* Rows from a 3D modeling dataset
=======
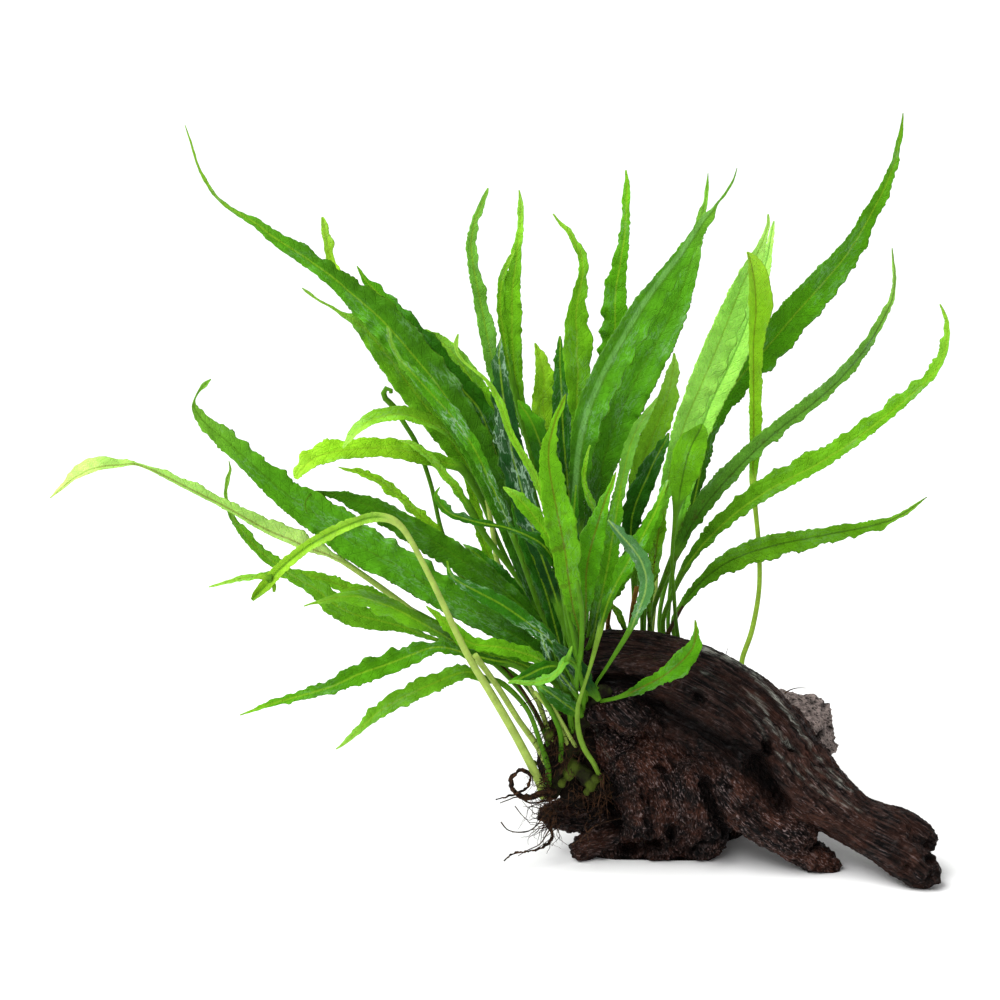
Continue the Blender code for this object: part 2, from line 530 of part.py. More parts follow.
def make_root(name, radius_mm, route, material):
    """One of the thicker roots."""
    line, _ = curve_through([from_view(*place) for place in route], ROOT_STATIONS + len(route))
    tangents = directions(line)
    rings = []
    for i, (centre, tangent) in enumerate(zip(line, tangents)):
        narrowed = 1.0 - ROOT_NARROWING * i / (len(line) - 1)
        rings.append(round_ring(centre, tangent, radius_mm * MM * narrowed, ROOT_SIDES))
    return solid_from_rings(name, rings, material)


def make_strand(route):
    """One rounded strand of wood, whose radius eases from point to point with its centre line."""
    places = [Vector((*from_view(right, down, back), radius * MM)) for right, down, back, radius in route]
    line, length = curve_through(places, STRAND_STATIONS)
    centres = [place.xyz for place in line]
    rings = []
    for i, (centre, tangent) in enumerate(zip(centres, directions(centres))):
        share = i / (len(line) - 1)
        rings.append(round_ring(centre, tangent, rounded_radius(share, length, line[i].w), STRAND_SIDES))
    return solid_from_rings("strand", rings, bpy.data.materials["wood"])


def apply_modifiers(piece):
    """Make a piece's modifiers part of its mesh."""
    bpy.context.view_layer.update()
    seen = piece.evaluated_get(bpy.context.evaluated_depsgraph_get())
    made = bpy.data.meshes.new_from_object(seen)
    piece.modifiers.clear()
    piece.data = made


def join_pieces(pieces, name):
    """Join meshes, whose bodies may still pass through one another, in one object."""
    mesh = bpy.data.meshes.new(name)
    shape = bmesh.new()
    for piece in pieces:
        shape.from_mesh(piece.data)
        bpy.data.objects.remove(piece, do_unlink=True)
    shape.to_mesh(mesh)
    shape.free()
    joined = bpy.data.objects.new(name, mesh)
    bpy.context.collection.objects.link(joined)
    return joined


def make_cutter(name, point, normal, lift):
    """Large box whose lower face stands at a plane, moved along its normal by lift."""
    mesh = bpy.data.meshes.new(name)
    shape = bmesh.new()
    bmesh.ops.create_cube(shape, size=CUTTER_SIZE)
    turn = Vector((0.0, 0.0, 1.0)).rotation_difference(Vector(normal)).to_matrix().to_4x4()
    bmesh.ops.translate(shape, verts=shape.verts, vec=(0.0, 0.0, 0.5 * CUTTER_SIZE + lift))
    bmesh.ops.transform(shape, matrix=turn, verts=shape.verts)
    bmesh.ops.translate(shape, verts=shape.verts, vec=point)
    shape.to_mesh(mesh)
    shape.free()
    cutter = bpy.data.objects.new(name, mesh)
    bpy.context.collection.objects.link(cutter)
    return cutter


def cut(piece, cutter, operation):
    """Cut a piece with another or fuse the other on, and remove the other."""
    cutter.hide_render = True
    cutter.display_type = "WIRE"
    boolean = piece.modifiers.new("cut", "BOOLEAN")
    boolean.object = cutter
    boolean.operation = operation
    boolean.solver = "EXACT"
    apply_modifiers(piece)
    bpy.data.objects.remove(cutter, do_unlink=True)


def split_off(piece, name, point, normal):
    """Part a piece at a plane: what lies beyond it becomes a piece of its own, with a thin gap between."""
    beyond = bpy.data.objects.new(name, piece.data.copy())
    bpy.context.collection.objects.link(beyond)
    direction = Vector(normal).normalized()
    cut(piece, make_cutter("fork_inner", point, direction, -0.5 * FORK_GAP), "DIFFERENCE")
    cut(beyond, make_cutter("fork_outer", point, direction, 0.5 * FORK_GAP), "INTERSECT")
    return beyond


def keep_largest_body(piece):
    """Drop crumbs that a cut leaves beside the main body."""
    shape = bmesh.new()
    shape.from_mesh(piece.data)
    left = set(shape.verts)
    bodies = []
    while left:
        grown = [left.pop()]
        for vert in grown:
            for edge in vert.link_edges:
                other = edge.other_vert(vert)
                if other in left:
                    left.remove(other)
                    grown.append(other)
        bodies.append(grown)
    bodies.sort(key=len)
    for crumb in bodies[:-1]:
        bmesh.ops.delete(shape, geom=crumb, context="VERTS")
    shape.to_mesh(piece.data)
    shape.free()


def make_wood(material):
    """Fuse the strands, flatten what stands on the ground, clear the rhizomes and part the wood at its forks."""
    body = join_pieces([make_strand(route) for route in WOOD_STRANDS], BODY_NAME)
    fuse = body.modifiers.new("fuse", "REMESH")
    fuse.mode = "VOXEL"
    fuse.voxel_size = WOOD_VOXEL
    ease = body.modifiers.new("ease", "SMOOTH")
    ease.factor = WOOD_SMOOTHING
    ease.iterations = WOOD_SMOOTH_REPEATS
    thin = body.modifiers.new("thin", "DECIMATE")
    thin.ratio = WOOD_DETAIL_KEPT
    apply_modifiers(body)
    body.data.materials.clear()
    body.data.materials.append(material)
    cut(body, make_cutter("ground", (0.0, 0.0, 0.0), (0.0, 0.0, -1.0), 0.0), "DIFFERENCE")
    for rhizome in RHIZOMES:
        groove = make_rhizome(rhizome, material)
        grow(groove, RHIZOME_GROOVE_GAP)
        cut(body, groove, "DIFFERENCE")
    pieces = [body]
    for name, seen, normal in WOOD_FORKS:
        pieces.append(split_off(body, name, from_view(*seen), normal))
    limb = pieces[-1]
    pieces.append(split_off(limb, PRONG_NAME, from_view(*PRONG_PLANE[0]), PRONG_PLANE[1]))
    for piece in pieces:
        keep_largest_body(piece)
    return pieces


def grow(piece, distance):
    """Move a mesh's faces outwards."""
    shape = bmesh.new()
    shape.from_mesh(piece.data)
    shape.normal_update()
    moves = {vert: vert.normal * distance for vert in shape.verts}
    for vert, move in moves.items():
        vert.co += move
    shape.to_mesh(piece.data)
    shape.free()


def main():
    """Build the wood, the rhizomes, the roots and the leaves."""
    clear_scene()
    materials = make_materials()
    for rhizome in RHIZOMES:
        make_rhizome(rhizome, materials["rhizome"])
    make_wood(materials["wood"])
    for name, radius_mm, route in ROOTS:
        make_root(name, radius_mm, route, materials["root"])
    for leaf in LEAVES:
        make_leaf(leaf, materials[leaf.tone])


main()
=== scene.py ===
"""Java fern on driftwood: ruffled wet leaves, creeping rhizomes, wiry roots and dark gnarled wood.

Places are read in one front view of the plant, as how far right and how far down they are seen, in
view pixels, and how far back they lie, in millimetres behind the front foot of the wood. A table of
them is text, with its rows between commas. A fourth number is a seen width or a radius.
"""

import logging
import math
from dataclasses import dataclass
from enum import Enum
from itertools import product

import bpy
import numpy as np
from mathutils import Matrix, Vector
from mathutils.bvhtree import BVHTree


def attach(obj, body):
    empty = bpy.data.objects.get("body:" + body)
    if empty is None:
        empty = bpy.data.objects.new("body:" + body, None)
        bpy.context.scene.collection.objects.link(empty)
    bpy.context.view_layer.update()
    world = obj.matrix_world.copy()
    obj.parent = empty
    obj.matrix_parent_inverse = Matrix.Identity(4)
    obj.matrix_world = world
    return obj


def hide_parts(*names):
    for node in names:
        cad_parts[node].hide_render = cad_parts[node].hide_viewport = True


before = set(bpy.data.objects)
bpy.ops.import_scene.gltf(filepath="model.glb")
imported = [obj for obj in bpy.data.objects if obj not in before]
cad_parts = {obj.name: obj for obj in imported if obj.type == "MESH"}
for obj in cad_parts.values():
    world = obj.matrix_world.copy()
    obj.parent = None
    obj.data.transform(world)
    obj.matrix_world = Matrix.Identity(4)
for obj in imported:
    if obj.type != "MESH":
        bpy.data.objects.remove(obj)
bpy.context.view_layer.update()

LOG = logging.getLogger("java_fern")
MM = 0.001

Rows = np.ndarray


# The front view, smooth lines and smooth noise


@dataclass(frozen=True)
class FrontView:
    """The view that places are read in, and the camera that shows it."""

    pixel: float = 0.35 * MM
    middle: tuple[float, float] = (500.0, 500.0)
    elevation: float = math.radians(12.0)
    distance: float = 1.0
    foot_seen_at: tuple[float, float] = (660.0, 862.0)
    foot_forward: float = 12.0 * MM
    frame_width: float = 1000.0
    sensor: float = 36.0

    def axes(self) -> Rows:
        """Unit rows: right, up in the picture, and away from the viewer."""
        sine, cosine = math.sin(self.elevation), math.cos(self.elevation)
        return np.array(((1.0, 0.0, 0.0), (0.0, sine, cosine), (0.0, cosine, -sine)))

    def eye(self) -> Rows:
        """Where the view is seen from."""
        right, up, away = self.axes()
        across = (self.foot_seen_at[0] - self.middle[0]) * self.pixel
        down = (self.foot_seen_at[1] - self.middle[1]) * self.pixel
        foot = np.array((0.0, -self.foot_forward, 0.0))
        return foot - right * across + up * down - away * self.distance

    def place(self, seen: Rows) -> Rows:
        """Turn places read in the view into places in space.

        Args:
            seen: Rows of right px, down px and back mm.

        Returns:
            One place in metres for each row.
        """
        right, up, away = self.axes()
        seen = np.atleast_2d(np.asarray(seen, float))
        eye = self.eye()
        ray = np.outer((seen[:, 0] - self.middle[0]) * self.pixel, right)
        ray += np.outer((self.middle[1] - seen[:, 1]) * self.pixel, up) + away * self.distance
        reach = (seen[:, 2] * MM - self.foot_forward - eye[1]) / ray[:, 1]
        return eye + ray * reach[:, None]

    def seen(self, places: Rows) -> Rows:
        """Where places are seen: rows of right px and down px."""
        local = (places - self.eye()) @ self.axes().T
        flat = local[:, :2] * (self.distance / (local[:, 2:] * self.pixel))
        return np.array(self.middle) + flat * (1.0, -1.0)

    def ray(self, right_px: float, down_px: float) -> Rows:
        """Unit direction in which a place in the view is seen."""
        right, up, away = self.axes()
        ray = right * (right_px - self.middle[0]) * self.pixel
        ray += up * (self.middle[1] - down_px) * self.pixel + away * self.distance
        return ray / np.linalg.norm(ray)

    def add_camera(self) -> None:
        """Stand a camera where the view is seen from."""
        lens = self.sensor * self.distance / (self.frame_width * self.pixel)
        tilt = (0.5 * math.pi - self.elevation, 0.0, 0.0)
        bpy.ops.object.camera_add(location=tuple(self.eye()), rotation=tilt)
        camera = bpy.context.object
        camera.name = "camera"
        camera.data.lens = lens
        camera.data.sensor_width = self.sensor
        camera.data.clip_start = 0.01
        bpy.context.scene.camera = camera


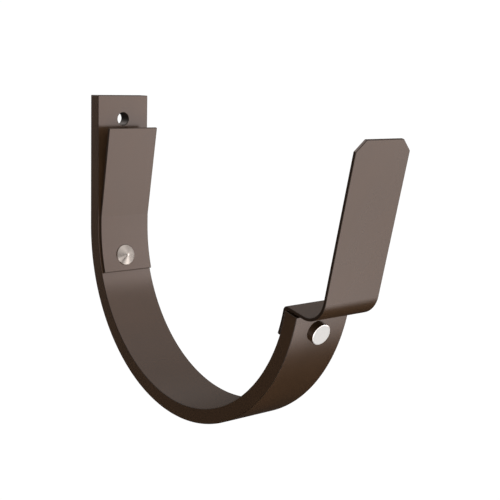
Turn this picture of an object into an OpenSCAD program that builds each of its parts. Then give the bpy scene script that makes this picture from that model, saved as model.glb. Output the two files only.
=======
* TASK STATEMENT
Pull out each line holding the string "Vector".

* IN RESPONSE
    places = [Vector((*from_view(right, down, back), radius * MM)) for right, down, back, radius in route]
    turn = Vector((0.0, 0.0, 1.0)).rotation_difference(Vector(normal)).to_matrix().to_4x4()
    direction = Vector(normal).normalized()
from mathutils import Matrix, Vector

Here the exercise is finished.